Some of you may have noticed that Maia was missing from the video yesterday. Don’t worry; it’s a good thing.
At the sanctuary, some healing and growth are immediate, while other processes are ongoing. Maia changed overnight when she arrived at Elephant Sanctuary Brazil, as did her relationship with Guida. Once built on aggression, they talked things through literally overnight (we slept at the barn- they chatted all night) and left the barn the next morning as friends. Guida taught Maia that if she wanted a friend, she needed to be willing to evolve, and Maia did. Because of it, she was rewarded with a friendship that changed all of us.
Since Guida’s passing, Maia has not become close with another elephant. She is friendly, will interact with them, and spend time with them, but she hasn’t connected the same way with anyone else. Something we haven’t seen from her since is a willingness to adjust to another elephant’s needs. Maia isn’t aggressive, but her energy is immense, she moves quickly at times, and her presence can be a little much for some elephants. If we hadn’t seen her make this exact adjustment for Guida, you could think it was possible she doesn’t realize, but her past actions have shown that she does.
In the past couple of weeks, we have noticed a shift in Maia’s behavior. The other day, she came over by where we were doing treatment with Lady. A fence separated the two, but there were three buckets of treats, hay, and palms. This would usually cause Maia to beg, or put her trunk up over the fence, but instead, she walked over to the tree that was right there and began grazing in the shade. Lady’s eyes showed that she saw Maia’s arrival. Still, she didn’t break stride in anything she was doing; she remained completely relaxed. Because of both of their behavior, when Lady was done, we put down hay for them close together. They spent a couple of hours tranquil, eating and grazing.

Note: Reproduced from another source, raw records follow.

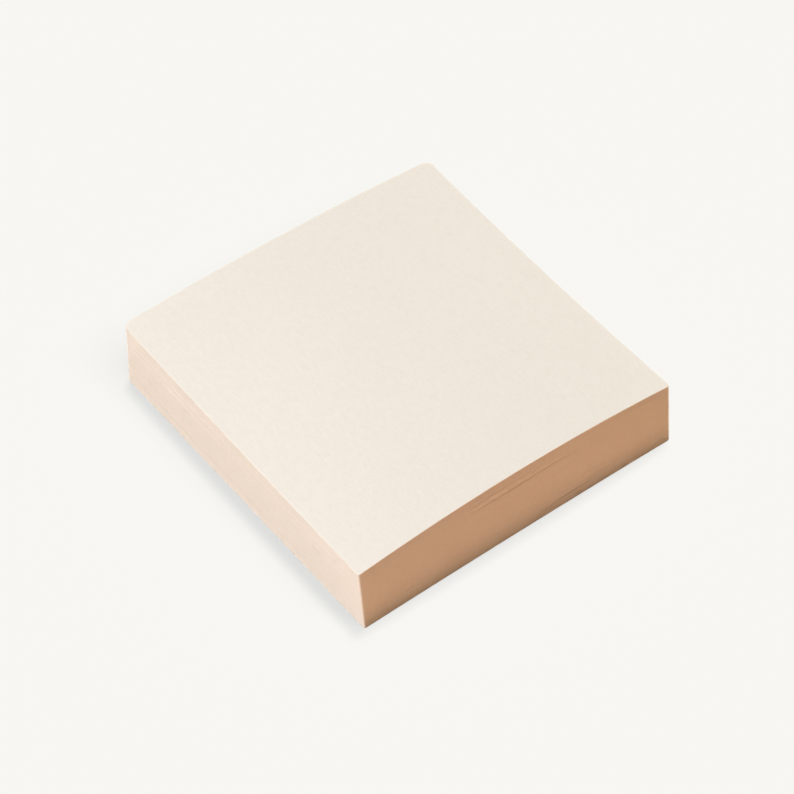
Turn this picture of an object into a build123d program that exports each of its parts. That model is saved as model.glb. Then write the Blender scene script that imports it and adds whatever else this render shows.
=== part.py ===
from build123d import *
import os
from math import sqrt

# A square sticky note pad: a block of paper notes, gummed together along one edge, that stands on
# its backing sheet. Millimetres, +Z up. The origin is the middle of the backing sheet's underside.
# +X runs along the gummed edge, and +Y points from the loose edge to the gummed edge.

# The paper, trimmed as one stack
note_width = 76.0  # along the gummed edge
note_depth = 76.0  # from the loose edge to the gummed edge
corner_radius = 1.0  # the four upright corners, worn round
note_thickness = 0.1
note_count = 144
backing_thickness = 0.15

# How the stack sits
loose_lean = 2.0  # how far the loose side leans in from its foot, up to the top note's corners
gummed_lean = 0.8  # how far the gummed side leans out over the same height
loose_crown = 2.4  # the top edge's rise from its corners to its middle, on the loose side
gummed_crown = 1.4  # the same rise on the gummed side

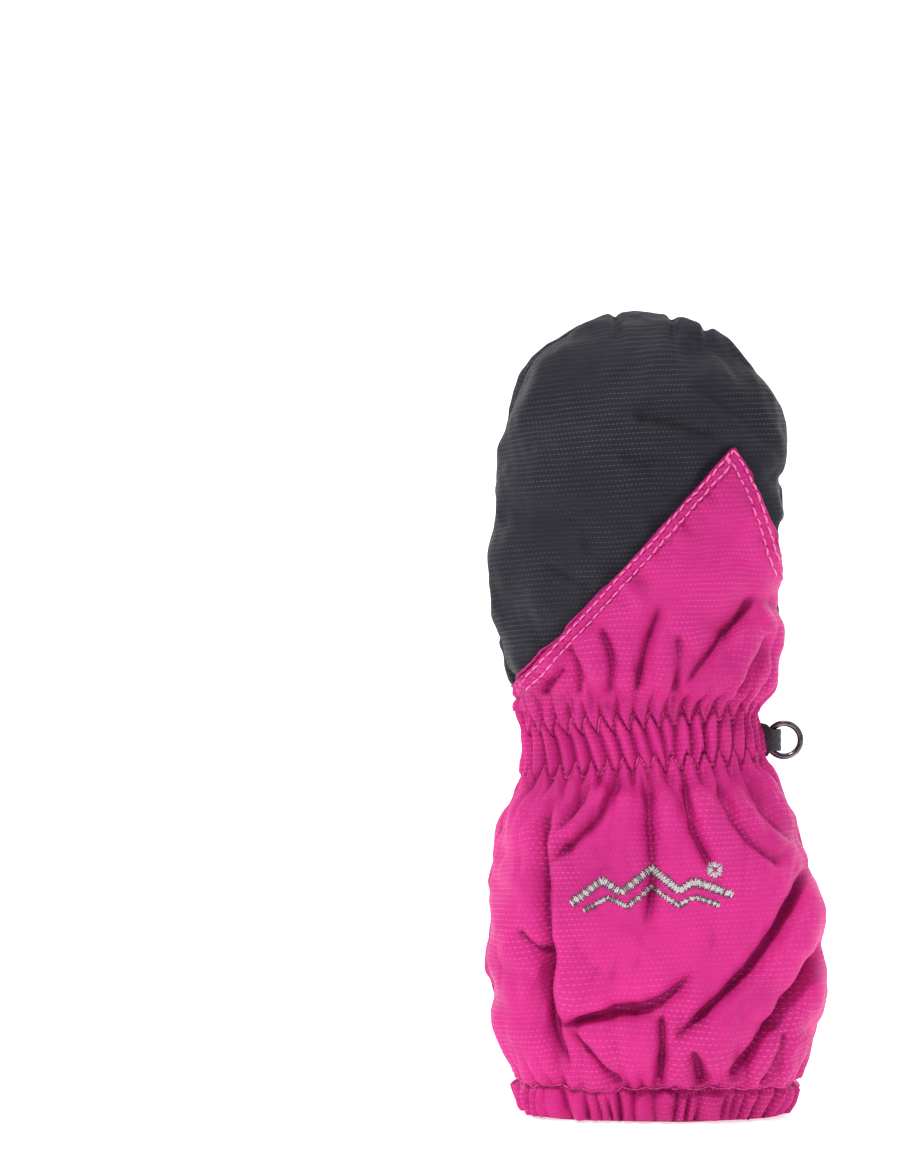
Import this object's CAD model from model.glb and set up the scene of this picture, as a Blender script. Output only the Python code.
import math

import bpy
import numpy as np
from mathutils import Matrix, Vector
from mathutils.kdtree import KDTree


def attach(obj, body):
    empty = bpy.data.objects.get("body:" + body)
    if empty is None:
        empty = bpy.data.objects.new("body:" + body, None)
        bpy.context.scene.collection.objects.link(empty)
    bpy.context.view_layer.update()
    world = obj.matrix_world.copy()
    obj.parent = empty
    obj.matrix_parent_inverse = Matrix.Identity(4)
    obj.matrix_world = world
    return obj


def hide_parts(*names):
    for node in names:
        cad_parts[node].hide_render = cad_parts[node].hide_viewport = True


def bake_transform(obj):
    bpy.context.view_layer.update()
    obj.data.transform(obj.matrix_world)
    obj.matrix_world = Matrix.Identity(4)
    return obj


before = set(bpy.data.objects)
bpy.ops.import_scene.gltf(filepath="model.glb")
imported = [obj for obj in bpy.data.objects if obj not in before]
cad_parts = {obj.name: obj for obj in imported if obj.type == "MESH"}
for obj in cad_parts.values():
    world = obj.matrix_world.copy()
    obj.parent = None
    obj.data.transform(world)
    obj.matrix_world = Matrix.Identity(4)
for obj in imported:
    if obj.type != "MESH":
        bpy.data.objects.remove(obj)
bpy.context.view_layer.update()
MM = 0.001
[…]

When these things happen, you never know if it’s a one-time deal or not, and we always try to squash any expectations of our own. Later in the week, we saw something similar with her and Mara and Rana. We were doing treatment with Rana, as Mara stood close by, and Maia began to come over (they were in the same yard). Rana was done with her treatment, so we decided to do Maia so that she could have a turn. Rana and Mara stayed about 10 yards away, eating hay and watching. When everyone was done, they all stayed at their piles of goodies, calmly eating. At other points, Maia would have been happy to help herself to someone else’s hay and treats, but she stayed with her own, and they all spent a couple of hours close to each other.
Another few days later, as you saw in the video yesterday, we brought out the water tanker to the girls, to empty the tank in a fun way. Rana and Mara were there, getting silly, and Maia started to come up the fence line in their direction. The girls clearly noticed her, and once they did, Maia shifted direction. She walked perpendicular to the fence, waiting until the tanker was empty and the energy level had subsided before she came over. Now some may think it’s sad that she didn’t want to play with them, but what she seems to be doing is recognizing that waiting is better for everyone. In that heightened excitement, Mara and Rana may have left, but since Maia waited, they stayed, and again, they all spent a few hours together.
Because of this conscious shift in Maia’s behavior, we decided to allow her to share space with Mara and Rana overnight. We always intended to do this, but we were waiting to see all three of the ladies appear more settled in each other’s company. It was a shift both Scott and I recognized individually and thought Maia had made it clear that she was ready to try. We can hear the girls vocalize during the night because of where our house is situated, and Mara is definitely not a quiet girl. It was a pleasantly calm and uneventful evening. In the morning, the three were in a different part of the habitat than the night before, but still very close to each other. With access to both large yards, they could have walked far away from each other, but they chose to remain close.
They have now spent a few nights sharing the habitat and will continue to do so as long as all three elephants remain comfortable. We will alternate Lady into the mix, allowing her to share a large yard with Mara and Rana while Maia is in the other. Lady is not yet at a place where we feel she would be ok with sharing a yard with Maia. Mostly because we still believe Maia would walk right up to Lady, and Lady hasn’t shown she’s ready for that quite yet. And with elephants like Lady, pushing too far, too fast can put her numerous steps back in her progress.
It may sound silly when we say we are proud of Maia, but we are. But we’re also happy that her being willing to change shows that she may be ready for more, which is good for her heart. Healing is a long process, and Guida was an enormous loss for her. And although she’s not ready for a ‘best friend’ at this point, she is working on opening her heart up a bit to the other elephants around her.